• [Task requirements]:
Please copy all the lines that follow, word for word.

• [Extracted entries]:
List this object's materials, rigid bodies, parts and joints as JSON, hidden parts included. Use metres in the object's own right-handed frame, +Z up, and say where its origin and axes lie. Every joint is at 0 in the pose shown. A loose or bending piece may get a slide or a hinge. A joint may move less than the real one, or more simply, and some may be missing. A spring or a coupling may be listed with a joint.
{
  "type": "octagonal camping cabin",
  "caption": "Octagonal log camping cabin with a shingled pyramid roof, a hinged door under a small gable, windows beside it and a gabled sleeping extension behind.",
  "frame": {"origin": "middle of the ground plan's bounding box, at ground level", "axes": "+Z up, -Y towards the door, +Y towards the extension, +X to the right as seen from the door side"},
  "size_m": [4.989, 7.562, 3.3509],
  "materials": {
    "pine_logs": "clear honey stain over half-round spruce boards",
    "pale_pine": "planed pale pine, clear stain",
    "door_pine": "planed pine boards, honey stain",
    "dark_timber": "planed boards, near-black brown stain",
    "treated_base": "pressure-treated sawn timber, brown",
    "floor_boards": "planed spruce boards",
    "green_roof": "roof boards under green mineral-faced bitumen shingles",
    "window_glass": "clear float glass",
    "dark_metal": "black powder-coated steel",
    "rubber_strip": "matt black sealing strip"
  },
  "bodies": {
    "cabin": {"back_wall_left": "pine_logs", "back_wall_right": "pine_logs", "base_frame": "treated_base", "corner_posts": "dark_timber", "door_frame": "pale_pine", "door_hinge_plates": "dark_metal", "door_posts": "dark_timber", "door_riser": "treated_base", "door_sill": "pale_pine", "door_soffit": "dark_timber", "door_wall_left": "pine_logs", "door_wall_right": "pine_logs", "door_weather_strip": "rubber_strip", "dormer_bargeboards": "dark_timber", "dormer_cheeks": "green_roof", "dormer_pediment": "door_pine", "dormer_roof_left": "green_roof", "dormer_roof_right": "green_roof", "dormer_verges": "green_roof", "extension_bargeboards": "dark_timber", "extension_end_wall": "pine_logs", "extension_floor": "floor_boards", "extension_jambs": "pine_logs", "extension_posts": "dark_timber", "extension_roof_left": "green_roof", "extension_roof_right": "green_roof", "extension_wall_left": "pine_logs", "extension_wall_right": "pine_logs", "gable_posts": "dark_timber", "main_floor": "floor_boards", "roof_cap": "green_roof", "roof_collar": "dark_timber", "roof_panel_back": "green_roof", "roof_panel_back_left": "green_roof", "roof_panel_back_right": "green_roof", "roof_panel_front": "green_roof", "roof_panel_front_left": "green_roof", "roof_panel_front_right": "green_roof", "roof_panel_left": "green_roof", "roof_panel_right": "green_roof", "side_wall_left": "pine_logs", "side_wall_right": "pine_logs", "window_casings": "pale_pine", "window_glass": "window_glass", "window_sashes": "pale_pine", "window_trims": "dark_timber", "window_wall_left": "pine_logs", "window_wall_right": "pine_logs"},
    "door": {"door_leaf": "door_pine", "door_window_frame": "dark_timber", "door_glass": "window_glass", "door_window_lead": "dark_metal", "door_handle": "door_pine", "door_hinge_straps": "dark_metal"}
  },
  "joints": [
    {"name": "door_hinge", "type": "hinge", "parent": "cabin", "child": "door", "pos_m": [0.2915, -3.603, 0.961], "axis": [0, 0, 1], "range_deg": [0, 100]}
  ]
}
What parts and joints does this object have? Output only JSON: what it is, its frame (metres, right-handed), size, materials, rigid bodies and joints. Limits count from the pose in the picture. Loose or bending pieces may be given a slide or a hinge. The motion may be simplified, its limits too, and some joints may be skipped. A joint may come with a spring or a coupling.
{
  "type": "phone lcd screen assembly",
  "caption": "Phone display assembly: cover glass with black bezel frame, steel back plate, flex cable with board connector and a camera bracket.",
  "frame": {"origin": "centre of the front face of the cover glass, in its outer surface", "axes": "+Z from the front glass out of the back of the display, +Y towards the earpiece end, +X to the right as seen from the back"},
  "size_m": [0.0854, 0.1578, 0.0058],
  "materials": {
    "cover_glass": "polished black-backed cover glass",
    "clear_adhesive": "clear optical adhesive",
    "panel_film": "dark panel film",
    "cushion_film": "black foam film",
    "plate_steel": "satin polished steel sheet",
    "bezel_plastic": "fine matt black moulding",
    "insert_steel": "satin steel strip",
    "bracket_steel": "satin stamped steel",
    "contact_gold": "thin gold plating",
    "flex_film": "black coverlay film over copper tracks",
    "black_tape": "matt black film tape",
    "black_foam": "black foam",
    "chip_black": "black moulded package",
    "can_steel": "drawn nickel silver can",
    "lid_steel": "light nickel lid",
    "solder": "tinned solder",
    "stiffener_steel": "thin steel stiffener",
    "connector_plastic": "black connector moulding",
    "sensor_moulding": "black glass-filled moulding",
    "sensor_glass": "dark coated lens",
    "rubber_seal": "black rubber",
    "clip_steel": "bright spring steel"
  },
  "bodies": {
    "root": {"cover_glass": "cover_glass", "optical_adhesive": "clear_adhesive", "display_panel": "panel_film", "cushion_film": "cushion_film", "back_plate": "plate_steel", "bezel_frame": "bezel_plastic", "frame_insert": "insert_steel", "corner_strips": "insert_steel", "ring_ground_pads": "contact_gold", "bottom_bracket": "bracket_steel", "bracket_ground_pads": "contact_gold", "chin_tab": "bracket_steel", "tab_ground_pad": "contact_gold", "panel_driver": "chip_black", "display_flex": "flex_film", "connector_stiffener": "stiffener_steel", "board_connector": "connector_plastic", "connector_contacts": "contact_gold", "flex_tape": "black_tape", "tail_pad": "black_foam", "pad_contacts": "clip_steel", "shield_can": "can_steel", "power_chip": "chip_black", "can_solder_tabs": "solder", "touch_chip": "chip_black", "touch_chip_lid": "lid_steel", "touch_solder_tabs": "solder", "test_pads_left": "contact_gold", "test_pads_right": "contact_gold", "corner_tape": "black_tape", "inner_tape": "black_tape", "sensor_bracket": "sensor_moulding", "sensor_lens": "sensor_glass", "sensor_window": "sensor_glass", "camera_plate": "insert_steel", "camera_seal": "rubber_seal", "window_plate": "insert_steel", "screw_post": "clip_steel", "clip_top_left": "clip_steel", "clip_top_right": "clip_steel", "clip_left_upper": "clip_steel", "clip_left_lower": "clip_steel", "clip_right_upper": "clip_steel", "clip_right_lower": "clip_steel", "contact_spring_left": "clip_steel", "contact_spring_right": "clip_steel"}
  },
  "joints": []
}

• [Task output]:
List this object's materials, rigid bodies, parts and joints as JSON, hidden parts included. Use metres in the object's own right-handed frame, +Z up, and say where its origin and axes lie. Every joint is at 0 in the pose shown. A loose or bending piece may get a slide or a hinge. A joint may move less than the real one, or more simply, and some may be missing. A spring or a coupling may be listed with a joint.
{
  "type": "octagonal camping cabin",
  "caption": "Octagonal log camping cabin with a shingled pyramid roof, a hinged door under a small gable, windows beside it and a gabled sleeping extension behind.",
  "frame": {"origin": "middle of the ground plan's bounding box, at ground level", "axes": "+Z up, -Y towards the door, +Y towards the extension, +X to the right as seen from the door side"},
  "size_m": [4.989, 7.562, 3.3509],
  "materials": {
    "pine_logs": "clear honey stain over half-round spruce boards",
    "pale_pine": "planed pale pine, clear stain",
    "door_pine": "planed pine boards, honey stain",
    "dark_timber": "planed boards, near-black brown stain",
    "treated_base": "pressure-treated sawn timber, brown",
    "floor_boards": "planed spruce boards",
    "green_roof": "roof boards under green mineral-faced bitumen shingles",
    "window_glass": "clear float glass",
    "dark_metal": "black powder-coated steel",
    "rubber_strip": "matt black sealing strip"
  },
  "bodies": {
    "cabin": {"back_wall_left": "pine_logs", "back_wall_right": "pine_logs", "base_frame": "treated_base", "corner_posts": "dark_timber", "door_frame": "pale_pine", "door_hinge_plates": "dark_metal", "door_posts": "dark_timber", "door_riser": "treated_base", "door_sill": "pale_pine", "door_soffit": "dark_timber", "door_wall_left": "pine_logs", "door_wall_right": "pine_logs", "door_weather_strip": "rubber_strip", "dormer_bargeboards": "dark_timber", "dormer_cheeks": "green_roof", "dormer_pediment": "door_pine", "dormer_roof_left": "green_roof", "dormer_roof_right": "green_roof", "dormer_verges": "green_roof", "extension_bargeboards": "dark_timber", "extension_end_wall": "pine_logs", "extension_floor": "floor_boards", "extension_jambs": "pine_logs", "extension_posts": "dark_timber", "extension_roof_left": "green_roof", "extension_roof_right": "green_roof", "extension_wall_left": "pine_logs", "extension_wall_right": "pine_logs", "gable_posts": "dark_timber", "main_floor": "floor_boards", "roof_cap": "green_roof", "roof_collar": "dark_timber", "roof_panel_back": "green_roof", "roof_panel_back_left": "green_roof", "roof_panel_back_right": "green_roof", "roof_panel_front": "green_roof", "roof_panel_front_left": "green_roof", "roof_panel_front_right": "green_roof", "roof_panel_left": "green_roof", "roof_panel_right": "green_roof", "side_wall_left": "pine_logs", "side_wall_right": "pine_logs", "window_casings": "pale_pine", "window_glass": "window_glass", "window_sashes": "pale_pine", "window_trims": "dark_timber", "window_wall_left": "pine_logs", "window_wall_right": "pine_logs"},
    "door": {"door_leaf": "door_pine", "door_window_frame": "dark_timber", "door_glass": "window_glass", "door_window_lead": "dark_metal", "door_handle": "door_pine", "door_hinge_straps": "dark_metal"}
  },
  "joints": [
    {"name": "door_hinge", "type": "hinge", "parent": "cabin", "child": "door", "pos_m": [0.2915, -3.603, 0.961], "axis": [0, 0, 1], "range_deg": [0, 100]}
  ]
}
What parts and joints does this object have? Output only JSON: what it is, its frame (metres, right-handed), size, materials, rigid bodies and joints. Limits count from the pose in the picture. Loose or bending pieces may be given a slide or a hinge. The motion may be simplified, its limits too, and some joints may be skipped. A joint may come with a spring or a coupling.
{
  "type": "phone lcd screen assembly",
  "caption": "Phone display assembly: cover glass with black bezel frame, steel back plate, flex cable with board connector and a camera bracket.",
  "frame": {"origin": "centre of the front face of the cover glass, in its outer surface", "axes": "+Z from the front glass out of the back of the display, +Y towards the earpiece end, +X to the right as seen from the back"},
  "size_m": [0.0854, 0.1578, 0.0058],
  "materials": {
    "cover_glass": "polished black-backed cover glass",
    "clear_adhesive": "clear optical adhesive",
    "panel_film": "dark panel film",
    "cushion_film": "black foam film",
    "plate_steel": "satin polished steel sheet",
    "bezel_plastic": "fine matt black moulding",
    "insert_steel": "satin steel strip",
    "bracket_steel": "satin stamped steel",
    "contact_gold": "thin gold plating",
    "flex_film": "black coverlay film over copper tracks",
    "black_tape": "matt black film tape",
    "black_foam": "black foam",
    "chip_black": "black moulded package",
    "can_steel": "drawn nickel silver can",
    "lid_steel": "light nickel lid",
    "solder": "tinned solder",
    "stiffener_steel": "thin steel stiffener",
    "connector_plastic": "black connector moulding",
    "sensor_moulding": "black glass-filled moulding",
    "sensor_glass": "dark coated lens",
    "rubber_seal": "black rubber",
    "clip_steel": "bright spring steel"
  },
  "bodies": {
    "root": {"cover_glass": "cover_glass", "optical_adhesive": "clear_adhesive", "display_panel": "panel_film", "cushion_film": "cushion_film", "back_plate": "plate_steel", "bezel_frame": "bezel_plastic", "frame_insert": "insert_steel", "corner_strips": "insert_steel", "ring_ground_pads": "contact_gold", "bottom_bracket": "bracket_steel", "bracket_ground_pads": "contact_gold", "chin_tab": "bracket_steel", "tab_ground_pad": "contact_gold", "panel_driver": "chip_black", "display_flex": "flex_film", "connector_stiffener": "stiffener_steel", "board_connector": "connector_plastic", "connector_contacts": "contact_gold", "flex_tape": "black_tape", "tail_pad": "black_foam", "pad_contacts": "clip_steel", "shield_can": "can_steel", "power_chip": "chip_black", "can_solder_tabs": "solder", "touch_chip": "chip_black", "touch_chip_lid": "lid_steel", "touch_solder_tabs": "solder", "test_pads_left": "contact_gold", "test_pads_right": "contact_gold", "corner_tape": "black_tape", "inner_tape": "black_tape", "sensor_bracket": "sensor_moulding", "sensor_lens": "sensor_glass", "sensor_window": "sensor_glass", "camera_plate": "insert_steel", "camera_seal": "rubber_seal", "window_plate": "insert_steel", "screw_post": "clip_steel", "clip_top_left": "clip_steel", "clip_top_right": "clip_steel", "clip_left_upper": "clip_steel", "clip_left_lower": "clip_steel", "clip_right_upper": "clip_steel", "clip_right_lower": "clip_steel", "contact_spring_left": "clip_steel", "contact_spring_right": "clip_steel"}
  },
  "joints": []
}